**Given task:** In the records that follow, show each line where the word "shown" is present.

**Data listing:**
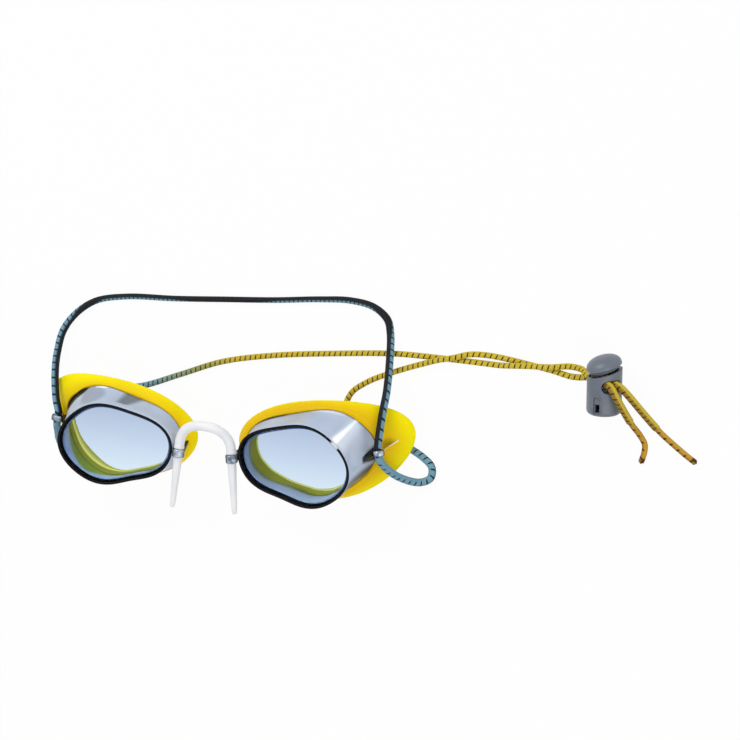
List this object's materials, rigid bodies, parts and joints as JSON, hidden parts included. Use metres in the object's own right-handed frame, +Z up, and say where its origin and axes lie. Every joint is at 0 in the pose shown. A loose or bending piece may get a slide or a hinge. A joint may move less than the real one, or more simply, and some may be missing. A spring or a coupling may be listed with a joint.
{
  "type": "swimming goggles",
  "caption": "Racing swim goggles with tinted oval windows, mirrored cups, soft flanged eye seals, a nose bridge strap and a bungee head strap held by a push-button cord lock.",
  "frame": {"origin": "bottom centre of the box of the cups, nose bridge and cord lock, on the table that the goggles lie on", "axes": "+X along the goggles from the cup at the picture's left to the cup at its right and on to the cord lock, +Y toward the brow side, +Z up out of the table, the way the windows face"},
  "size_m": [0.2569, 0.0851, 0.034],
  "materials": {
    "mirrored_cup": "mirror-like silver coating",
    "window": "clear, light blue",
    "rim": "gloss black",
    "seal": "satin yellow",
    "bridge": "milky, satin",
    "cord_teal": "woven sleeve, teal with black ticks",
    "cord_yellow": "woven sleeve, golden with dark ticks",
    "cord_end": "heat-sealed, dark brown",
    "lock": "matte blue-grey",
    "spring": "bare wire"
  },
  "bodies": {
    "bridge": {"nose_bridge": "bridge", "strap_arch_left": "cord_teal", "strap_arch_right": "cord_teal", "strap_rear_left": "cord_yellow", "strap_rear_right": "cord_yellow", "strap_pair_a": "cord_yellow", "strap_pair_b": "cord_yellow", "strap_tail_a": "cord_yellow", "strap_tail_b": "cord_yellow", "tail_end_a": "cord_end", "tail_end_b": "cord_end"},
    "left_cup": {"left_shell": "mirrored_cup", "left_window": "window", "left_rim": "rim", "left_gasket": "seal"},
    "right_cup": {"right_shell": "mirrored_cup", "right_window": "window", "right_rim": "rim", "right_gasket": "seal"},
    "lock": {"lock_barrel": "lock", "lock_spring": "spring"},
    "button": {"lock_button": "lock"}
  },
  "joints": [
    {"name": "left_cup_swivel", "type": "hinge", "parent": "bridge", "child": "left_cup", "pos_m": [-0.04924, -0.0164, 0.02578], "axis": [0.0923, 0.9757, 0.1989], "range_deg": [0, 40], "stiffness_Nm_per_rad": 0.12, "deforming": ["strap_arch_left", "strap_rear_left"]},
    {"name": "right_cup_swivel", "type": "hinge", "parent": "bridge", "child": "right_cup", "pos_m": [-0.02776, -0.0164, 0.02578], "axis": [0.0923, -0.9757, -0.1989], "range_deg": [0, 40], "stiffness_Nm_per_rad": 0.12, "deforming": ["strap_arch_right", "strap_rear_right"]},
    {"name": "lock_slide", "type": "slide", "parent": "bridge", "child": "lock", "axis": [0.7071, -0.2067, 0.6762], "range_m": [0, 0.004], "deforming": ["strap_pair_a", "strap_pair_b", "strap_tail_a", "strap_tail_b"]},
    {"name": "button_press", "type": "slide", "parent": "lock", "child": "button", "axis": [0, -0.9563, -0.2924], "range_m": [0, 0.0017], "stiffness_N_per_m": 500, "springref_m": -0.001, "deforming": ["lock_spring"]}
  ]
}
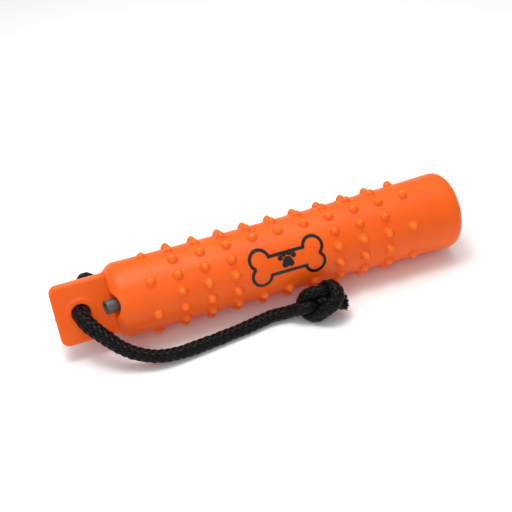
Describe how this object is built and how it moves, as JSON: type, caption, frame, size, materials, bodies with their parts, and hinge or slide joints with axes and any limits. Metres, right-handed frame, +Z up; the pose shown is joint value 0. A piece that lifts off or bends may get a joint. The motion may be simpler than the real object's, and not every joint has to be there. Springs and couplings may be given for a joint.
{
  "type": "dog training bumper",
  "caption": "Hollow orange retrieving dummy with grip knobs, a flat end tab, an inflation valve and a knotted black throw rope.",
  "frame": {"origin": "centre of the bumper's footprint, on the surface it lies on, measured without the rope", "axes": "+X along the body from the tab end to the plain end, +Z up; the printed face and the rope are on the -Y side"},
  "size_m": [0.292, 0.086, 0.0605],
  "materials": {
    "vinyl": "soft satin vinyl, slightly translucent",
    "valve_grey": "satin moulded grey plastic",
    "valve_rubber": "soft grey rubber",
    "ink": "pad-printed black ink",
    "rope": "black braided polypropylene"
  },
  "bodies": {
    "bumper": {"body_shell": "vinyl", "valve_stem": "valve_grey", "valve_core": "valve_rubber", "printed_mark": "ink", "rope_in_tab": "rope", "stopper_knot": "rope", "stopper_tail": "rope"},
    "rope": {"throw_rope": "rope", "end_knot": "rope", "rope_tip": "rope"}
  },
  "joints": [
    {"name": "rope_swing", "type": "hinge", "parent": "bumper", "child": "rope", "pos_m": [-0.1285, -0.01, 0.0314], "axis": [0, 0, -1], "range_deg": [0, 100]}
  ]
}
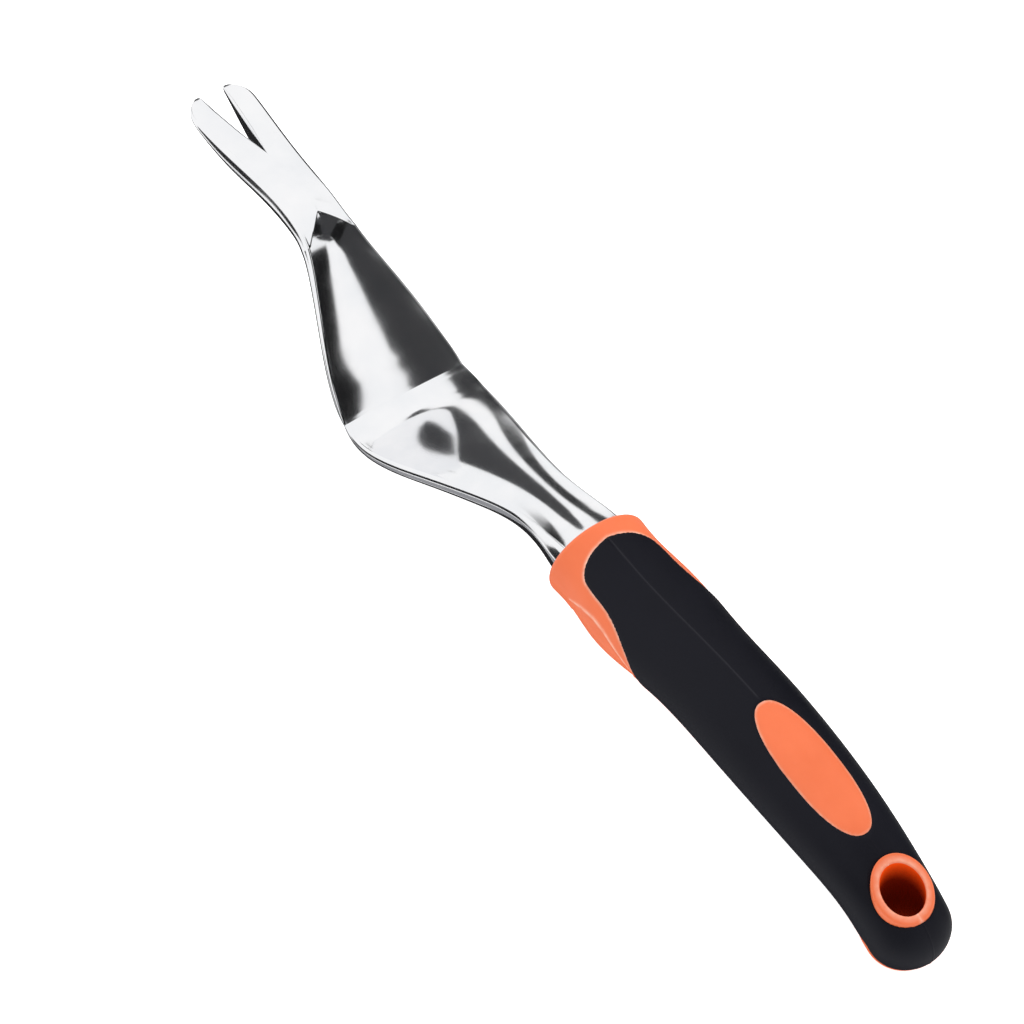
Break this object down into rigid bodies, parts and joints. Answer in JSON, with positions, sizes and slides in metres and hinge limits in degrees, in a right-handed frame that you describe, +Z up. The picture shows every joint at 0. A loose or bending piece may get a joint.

**Full response:**
List this object's materials, rigid bodies, parts and joints as JSON, hidden parts included. Use metres in the object's own right-handed frame, +Z up, and say where its origin and axes lie. Every joint is at 0 in the pose shown. A loose or bending piece may get a slide or a hinge. A joint may move less than the real one, or more simply, and some may be missing. A spring or a coupling may be listed with a joint.
Describe how this object is built and how it moves, as JSON: type, caption, frame, size, materials, bodies with their parts, and hinge or slide joints with axes and any limits. Metres, right-handed frame, +Z up; the pose shown is joint value 0. A piece that lifts off or bends may get a joint. The motion may be simpler than the real object's, and not every joint has to be there. Springs and couplings may be given for a joint.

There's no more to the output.